In the morning I take my coffee and doughnuts and sit out on the grassy lawn of the Jimpukaku. James is with me again. I remember that he had told me that he used to eat his Sunday breakfasts there, having the whole place to himself and therefore contriving himself one of the genteel. I pass a happy morning here with my book and the sunshine.
Later, I take advantage of the good weather and take a bus out to Uradome seashore, recently dubbed a 'Geo-Park.' The bus ride ushers in the return of the ghost of that old affair again, in the form of a row of love hotels. We stayed in one of these on the night when her cat died. Hoping to create some eternal connection with her pet, she proposed we dissolve some of the recently cremated bones in Coca Cola and drink it. Which we then proceeded to do. (Ah, the lengths we go to win love.) And today I smile when I see that the hotel bears the name, Santa Fe.
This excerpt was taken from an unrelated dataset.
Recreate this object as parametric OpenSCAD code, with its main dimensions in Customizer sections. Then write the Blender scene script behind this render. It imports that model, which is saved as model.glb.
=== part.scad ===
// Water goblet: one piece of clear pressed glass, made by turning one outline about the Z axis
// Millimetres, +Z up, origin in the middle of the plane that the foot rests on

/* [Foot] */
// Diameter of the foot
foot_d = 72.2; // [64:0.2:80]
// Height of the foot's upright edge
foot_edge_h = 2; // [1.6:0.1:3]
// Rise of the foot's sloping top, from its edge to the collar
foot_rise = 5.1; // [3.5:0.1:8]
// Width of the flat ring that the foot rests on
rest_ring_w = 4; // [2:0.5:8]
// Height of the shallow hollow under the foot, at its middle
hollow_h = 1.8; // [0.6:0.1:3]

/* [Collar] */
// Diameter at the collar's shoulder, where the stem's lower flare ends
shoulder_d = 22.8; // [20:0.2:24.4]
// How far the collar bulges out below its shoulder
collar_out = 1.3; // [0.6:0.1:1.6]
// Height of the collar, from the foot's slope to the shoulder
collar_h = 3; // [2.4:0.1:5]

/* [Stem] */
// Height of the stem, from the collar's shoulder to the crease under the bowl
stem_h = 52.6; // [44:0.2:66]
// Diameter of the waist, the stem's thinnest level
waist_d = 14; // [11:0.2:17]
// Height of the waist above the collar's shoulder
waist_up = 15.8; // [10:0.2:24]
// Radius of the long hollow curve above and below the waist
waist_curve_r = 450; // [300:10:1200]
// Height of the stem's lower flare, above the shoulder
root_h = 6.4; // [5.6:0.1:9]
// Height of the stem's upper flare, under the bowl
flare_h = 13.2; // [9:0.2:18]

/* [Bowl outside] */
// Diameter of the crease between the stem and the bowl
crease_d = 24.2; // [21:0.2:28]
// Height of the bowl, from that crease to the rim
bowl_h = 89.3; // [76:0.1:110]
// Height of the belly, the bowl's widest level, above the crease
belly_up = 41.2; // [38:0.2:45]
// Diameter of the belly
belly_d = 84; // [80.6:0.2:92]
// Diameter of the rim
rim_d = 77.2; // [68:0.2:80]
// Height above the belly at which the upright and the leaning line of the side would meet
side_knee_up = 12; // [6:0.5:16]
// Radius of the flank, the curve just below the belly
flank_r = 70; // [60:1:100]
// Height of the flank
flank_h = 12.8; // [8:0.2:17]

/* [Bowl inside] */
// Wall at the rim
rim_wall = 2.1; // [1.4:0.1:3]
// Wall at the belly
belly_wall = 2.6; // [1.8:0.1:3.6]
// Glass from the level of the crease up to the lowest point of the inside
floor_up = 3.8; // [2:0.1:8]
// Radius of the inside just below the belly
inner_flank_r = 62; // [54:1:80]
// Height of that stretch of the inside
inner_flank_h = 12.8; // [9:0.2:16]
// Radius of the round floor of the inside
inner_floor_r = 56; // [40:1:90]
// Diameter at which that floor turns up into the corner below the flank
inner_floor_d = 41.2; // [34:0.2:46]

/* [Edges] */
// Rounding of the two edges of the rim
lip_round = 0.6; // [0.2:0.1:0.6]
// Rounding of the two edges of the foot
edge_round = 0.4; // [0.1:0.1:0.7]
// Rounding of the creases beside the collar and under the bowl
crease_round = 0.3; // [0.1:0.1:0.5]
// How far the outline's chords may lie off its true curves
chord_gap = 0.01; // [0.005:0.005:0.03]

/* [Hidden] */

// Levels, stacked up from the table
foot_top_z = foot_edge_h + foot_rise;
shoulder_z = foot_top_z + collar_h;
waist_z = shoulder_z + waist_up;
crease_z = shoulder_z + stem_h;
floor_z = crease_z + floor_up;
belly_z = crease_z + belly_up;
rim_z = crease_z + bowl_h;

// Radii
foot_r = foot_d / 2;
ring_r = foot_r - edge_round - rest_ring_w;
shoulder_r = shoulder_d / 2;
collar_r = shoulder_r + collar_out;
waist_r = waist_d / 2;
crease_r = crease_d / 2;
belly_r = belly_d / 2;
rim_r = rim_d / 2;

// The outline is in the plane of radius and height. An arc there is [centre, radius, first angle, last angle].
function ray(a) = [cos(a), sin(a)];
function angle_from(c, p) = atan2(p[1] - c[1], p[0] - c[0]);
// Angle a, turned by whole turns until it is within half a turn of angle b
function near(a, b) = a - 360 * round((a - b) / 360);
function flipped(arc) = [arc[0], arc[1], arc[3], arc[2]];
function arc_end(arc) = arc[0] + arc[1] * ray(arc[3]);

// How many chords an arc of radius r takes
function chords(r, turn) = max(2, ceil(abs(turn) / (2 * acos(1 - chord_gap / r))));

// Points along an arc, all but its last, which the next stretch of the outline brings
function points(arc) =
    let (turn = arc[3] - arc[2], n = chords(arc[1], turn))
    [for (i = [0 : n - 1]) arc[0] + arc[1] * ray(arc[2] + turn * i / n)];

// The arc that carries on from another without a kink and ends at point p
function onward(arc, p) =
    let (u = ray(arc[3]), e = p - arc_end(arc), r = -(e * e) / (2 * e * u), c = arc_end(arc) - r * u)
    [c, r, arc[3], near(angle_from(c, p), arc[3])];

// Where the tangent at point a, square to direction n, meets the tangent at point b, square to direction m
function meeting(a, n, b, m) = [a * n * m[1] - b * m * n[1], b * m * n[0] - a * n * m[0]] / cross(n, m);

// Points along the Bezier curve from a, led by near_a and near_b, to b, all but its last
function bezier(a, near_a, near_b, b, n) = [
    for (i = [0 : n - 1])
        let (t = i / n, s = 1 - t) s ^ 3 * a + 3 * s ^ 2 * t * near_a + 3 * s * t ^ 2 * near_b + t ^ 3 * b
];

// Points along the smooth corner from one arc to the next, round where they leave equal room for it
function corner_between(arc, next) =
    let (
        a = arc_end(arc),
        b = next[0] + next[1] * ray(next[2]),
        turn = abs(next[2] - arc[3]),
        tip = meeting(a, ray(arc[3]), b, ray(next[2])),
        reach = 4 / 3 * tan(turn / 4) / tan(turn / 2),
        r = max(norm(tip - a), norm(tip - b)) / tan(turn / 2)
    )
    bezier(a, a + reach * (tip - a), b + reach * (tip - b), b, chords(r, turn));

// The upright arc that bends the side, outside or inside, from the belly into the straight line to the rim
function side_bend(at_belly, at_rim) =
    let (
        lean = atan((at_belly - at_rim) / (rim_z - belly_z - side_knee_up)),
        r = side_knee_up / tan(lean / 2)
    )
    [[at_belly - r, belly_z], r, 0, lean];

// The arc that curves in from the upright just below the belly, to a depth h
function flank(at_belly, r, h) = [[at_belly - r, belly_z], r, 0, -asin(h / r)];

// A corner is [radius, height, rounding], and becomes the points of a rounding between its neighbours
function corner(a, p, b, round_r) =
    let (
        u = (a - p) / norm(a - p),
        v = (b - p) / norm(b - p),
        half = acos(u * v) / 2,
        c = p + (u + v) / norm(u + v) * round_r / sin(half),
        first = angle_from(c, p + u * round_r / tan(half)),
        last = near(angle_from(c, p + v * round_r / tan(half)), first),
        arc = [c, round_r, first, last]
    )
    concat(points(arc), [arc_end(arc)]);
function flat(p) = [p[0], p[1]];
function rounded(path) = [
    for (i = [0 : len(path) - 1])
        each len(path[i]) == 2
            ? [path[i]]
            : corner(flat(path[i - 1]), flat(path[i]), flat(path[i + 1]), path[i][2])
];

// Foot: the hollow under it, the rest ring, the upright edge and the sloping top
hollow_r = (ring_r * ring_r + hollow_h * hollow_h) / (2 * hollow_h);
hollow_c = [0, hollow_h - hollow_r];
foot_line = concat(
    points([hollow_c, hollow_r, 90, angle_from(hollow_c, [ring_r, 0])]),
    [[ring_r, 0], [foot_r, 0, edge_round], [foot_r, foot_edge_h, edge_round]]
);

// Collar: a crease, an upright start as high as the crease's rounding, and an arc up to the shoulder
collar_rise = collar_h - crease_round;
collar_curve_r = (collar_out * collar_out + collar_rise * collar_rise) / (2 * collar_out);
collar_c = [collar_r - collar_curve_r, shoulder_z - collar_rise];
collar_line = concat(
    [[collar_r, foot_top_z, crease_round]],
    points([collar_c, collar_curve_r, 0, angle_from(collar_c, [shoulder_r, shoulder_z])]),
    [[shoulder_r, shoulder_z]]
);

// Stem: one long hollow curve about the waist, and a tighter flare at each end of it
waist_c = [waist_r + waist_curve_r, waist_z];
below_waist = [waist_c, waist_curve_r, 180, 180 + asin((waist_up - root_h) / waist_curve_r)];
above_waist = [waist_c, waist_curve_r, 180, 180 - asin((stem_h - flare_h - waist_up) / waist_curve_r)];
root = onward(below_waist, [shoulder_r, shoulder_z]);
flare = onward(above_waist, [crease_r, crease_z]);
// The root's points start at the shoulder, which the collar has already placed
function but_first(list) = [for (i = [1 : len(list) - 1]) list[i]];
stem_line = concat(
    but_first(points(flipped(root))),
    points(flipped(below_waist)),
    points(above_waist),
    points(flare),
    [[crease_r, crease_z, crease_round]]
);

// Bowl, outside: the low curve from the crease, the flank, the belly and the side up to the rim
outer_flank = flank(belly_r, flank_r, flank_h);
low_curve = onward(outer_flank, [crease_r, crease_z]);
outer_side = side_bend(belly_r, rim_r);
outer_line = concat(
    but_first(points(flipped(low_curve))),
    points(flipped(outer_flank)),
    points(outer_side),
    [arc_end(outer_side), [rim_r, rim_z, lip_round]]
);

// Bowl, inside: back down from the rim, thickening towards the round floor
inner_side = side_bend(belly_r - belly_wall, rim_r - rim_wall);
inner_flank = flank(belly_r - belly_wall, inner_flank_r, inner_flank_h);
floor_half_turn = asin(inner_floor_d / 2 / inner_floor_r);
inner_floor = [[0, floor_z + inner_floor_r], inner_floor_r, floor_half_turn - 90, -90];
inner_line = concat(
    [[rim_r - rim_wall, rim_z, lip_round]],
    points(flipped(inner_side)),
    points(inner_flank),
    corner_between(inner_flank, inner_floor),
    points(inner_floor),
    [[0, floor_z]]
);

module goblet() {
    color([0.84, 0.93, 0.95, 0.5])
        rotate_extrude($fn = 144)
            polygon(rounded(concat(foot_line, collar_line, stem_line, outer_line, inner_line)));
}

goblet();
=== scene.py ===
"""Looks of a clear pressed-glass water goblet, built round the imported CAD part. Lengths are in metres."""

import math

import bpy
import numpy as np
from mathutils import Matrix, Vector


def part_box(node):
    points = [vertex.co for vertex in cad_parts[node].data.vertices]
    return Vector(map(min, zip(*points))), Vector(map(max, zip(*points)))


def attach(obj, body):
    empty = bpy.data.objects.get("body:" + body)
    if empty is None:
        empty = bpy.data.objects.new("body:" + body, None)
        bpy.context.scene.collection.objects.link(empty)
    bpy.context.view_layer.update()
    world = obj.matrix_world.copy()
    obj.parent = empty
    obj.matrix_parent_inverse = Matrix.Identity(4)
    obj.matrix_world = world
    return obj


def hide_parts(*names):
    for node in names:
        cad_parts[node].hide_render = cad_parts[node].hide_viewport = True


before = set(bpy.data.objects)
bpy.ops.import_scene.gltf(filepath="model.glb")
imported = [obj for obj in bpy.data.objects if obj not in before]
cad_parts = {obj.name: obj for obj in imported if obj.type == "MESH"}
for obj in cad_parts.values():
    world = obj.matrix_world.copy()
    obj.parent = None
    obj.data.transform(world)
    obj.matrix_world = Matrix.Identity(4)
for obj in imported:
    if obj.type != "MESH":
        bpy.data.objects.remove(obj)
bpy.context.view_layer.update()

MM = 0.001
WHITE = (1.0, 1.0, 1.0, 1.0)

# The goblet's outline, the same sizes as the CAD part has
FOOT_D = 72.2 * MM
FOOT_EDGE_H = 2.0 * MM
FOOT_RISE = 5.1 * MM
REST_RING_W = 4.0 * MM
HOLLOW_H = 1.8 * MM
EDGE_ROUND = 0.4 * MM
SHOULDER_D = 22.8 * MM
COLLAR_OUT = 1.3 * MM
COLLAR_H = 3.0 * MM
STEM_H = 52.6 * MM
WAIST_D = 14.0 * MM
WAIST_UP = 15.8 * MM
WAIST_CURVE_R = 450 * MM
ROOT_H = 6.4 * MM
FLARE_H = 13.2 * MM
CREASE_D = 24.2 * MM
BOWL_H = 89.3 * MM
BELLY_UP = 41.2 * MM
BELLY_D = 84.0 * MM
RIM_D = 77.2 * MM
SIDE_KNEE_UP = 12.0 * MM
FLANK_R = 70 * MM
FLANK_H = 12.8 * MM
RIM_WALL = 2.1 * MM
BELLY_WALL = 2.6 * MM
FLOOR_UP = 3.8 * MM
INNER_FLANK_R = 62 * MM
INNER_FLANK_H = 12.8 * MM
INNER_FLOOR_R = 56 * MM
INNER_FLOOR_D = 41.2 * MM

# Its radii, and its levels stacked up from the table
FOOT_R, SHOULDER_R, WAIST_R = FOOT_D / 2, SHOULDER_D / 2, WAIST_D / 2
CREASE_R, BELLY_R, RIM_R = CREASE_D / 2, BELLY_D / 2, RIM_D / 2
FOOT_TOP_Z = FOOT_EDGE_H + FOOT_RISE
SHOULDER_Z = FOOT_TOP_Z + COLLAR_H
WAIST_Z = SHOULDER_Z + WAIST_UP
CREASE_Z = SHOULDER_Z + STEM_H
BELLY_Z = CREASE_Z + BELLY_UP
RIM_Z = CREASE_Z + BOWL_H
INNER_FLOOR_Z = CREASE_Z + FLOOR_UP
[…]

Just off the bus, I find the Chugoku Shizen Hodō, which leads me up a steep trail toward a small shrine up top. Below it is a grassy patch of grass just big enough for a tent. A path leads in one direction toward the eateries of this sleepy town, and in the other direction is a set of stairs heading down toward a small cove. I sit in this future campsite, looking out at the sun glisten off the waters. Ken is close again, watching with me this body of water that was once his summer playground. I'm starting that backward slide into darkness again, but the beauty of the scenery helps me recover, and I soon make my way up the trail.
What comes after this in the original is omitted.